② 使用者は、乗務員で前項の規定に該当しないものについては、その者の従事する業務の性質上、休憩時間を与えることができないと認められる場合において、その勤務中における停車時間、折返しによる待合せ時間その他の時間の合計が法第三十四条第一項に規定する休憩時間に相当するときは、同条の規定にかかわらず、休憩時間を与えないことができる。 - 別表第一(第三十三条、第四十条、第四十一条、第五十六条、第六十一条関係)
(中略)
四 道路、鉄道、軌道、索道、船舶又は航空機による旅客又は貨物の運送の事業 - 労働基準法第34条(休憩)
- 第三十四条 使用者は、労働時間が六時間を超える場合においては少くとも四十五分、八時間を超える場合においては少くとも一時間の休憩時間を労働時間の途中に与えなければならない。
② 前項の休憩時間は、一斉に与えなければならない。ただし、当該事業場に、労働者の過半数で組織する労働組合がある場合においてはその労働組合、労働者の過半数で組織する労働組合がない場合においては労働者の過半数を代表する者との書面による協定があるときは、この限りでない。
③ 使用者は、第一項の休憩時間を自由に利用させなければならない。
ここで「長距離」と言っています。それは「昭和39年6月29日 基発355号」という文書で触れられています。
労働基準法解釈総覧改訂16版 P521より引用。
(昭和39年6月29日 基発355号より)
(1)
第一項にいう「長距離にわたり継続して乗務する」とは、運行の所要時間が6時間を超える区間について連続して乗務して勤務する場合をいうものであること。
(2)
第2項にいう「乗務の性質上、休憩時間を与えることができないと認められる場合」については、客観的な判断によってこれを判定すべきであり、単に使用者の主観的判断による場合はこれに該当しないものであること。
また、これを受けて、横浜南労働基準監督署は「そのとおり=休憩時間不要」と回答しました。
そして2024年4月1日からの改善基準告示での4時間連続運転内内の休憩時間については厚生労働省Q&Aでこう回答しています。

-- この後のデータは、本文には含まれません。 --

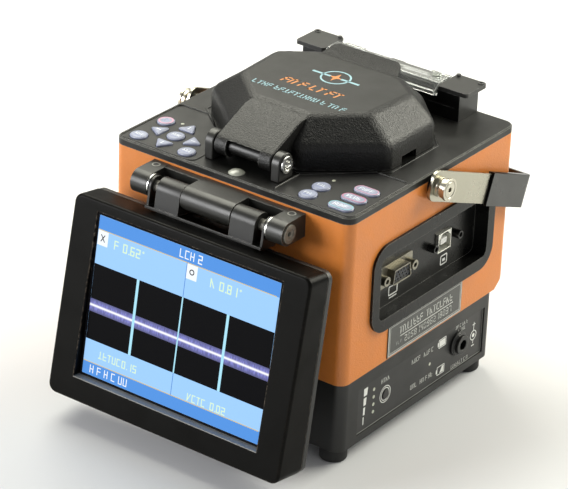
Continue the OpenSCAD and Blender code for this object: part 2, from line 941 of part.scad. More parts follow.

「業務の実態等を踏まえ、短期的には見直しが難しい等の特段の事情がある場合には、運転の中断時に必ず休憩を与えなければならないものではなく、例えば、荷積み・荷卸しや荷待ちを行ったとしても、改善基準告示違反となるものではありません。」
このルールは6時間ぶっとおしで運転するなら逆に休憩いらないよ、という今の時代とは完全に逆行しているルールとなっています。
現在(2024年3月末まで)は16時間までは休憩なしで運転してよいということ
つまり、現在は16時間(2024年4月からは15時間。長距離特例16時間)までは休憩なしで運転してよいということになります。

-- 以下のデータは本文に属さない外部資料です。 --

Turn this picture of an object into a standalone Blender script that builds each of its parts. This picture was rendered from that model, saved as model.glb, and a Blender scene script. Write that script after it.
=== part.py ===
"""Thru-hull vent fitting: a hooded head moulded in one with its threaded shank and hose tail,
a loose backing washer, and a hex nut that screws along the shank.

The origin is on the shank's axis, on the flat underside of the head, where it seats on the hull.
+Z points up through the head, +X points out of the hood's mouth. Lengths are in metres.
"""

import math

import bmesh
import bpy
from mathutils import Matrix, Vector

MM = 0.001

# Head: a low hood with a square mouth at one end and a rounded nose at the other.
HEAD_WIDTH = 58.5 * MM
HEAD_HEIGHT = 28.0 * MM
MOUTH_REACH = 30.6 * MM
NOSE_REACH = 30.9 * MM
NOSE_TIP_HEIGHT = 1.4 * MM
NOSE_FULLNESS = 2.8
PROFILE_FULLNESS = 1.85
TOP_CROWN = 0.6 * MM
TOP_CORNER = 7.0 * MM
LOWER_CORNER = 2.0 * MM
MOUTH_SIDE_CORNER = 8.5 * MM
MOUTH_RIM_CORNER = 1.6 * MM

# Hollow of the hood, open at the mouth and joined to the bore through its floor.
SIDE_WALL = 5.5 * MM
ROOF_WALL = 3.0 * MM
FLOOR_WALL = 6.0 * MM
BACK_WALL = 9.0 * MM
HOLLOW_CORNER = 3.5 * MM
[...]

しかし、「運行の所要時間が6時間を超える区間について連続して乗務して勤務する場合」とあります。これは4時間連続運転と明らかに矛盾しています。4時間以上の「連続して乗務」はさすがに許されていないと考えるのが自然でしょう。
4時間連続運転したら30分はトラックを下りないといけないわけであり、それをすることでこの6時間連続から外れることにより、規則32条の恩恵を受けられないとなるという論理もあるかと思います。

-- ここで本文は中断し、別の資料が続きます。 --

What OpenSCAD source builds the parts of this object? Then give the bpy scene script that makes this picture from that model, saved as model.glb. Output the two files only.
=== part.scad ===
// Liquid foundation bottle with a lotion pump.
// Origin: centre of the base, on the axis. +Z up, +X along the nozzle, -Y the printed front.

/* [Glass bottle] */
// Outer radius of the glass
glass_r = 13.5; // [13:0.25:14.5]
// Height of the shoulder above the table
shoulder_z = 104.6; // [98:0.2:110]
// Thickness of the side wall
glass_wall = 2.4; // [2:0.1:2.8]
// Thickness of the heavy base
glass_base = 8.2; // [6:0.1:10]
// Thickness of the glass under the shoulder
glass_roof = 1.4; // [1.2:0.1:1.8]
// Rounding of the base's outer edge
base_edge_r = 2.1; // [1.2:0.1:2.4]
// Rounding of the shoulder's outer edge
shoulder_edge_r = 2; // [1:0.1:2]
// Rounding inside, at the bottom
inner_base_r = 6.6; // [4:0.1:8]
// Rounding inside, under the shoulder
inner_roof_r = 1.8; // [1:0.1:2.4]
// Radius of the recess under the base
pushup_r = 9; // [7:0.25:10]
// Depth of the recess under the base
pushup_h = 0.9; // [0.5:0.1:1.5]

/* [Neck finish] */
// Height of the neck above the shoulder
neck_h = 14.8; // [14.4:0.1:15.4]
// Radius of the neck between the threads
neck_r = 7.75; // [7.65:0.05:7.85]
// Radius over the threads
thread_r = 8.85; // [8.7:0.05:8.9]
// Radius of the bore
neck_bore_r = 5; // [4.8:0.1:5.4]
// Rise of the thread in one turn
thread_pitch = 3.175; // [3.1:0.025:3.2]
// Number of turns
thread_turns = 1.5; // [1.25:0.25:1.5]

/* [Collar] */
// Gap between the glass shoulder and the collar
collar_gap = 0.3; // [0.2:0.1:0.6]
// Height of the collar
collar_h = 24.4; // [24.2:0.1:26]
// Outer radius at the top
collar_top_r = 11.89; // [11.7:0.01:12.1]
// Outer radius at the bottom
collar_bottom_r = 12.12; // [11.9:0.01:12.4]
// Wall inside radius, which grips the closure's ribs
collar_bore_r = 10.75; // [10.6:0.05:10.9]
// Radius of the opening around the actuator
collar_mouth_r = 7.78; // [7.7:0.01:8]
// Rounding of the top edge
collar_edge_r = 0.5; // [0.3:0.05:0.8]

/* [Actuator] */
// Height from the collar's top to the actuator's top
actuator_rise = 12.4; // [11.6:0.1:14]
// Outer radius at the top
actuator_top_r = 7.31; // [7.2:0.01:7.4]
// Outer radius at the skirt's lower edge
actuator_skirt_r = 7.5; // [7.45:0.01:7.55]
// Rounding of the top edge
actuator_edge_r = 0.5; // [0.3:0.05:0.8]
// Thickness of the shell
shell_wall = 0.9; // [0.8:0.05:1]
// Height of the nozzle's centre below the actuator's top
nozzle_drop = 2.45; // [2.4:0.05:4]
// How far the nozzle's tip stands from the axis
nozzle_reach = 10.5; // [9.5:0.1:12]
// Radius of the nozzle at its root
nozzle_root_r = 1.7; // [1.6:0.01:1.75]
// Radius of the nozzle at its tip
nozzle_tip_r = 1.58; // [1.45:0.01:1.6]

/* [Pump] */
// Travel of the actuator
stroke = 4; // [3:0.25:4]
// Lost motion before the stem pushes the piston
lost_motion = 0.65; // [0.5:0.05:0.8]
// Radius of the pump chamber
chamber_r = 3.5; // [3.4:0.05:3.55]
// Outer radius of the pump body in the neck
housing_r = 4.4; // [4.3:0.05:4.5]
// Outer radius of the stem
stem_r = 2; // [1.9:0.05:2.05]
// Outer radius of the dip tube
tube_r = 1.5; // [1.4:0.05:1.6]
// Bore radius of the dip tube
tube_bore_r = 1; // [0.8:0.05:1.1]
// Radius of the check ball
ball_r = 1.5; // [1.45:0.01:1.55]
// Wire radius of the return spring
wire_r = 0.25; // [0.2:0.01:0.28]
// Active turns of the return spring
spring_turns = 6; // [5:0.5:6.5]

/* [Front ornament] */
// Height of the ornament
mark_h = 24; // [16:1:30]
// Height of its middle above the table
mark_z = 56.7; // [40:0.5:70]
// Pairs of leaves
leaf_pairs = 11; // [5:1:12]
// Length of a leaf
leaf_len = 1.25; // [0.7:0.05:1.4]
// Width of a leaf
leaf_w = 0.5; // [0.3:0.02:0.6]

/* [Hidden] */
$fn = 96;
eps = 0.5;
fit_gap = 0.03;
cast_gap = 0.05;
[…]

ただ、そうなるとこの規則第32条と改善基準告示のどちらが強いか?という話になります。
もし告示より規則の方が強いということになれば、ぶっとおしで仕事していいということになります。
休憩時間を取るということは、労働時間が同じであれば、その分拘束時間が長くなるということです。
2024年改訂改善基準告示では1日最大拘束時間は15時間となるので、休憩時間が少ない方が守りやすいのは確かです。
しかし、休憩時間を取らないことは確実に事故増加につながります。
「使用者の主観的判断による場合はこれに該当しないもの」とあるように、拘束時間短縮のためだけにこのルールを使うのは認められないでしょう。本当にやむを得ない事態の急の事態の防護策となりえるという感覚が正しいでしょう。
ここについてはさらに調査しなければなりません。
⇒トラック協会等に確認したところ、4時間連続運転禁止のルールの方が強いので、この長距離特例はトラックドライバーには適用されないということでした。
このルールをどのように使えばいいか?
この労働基準法第32条は文章を読めばわかりますが、とても古い社会環境を想定しています。
今は休憩取らないで走って良いよ、なんて時代ではありません。
会社としては、休憩時間を取らない運行を考えることはあってはいけないことです。
しかし、現実はルールの通りにいかないことがあることもあるので、万が一そのような事態になったときの自己防衛の理論武装はとても必要なことです。
⇒トラック協会等に確認したところ、4時間連続運転禁止のルールの方が強いので、この長距離特例はトラックドライバーには適用されないということでした。
このルールについて、ぜひ皆さま、自社管轄の運輸支局監査部門と労働基準監督署に確認してください。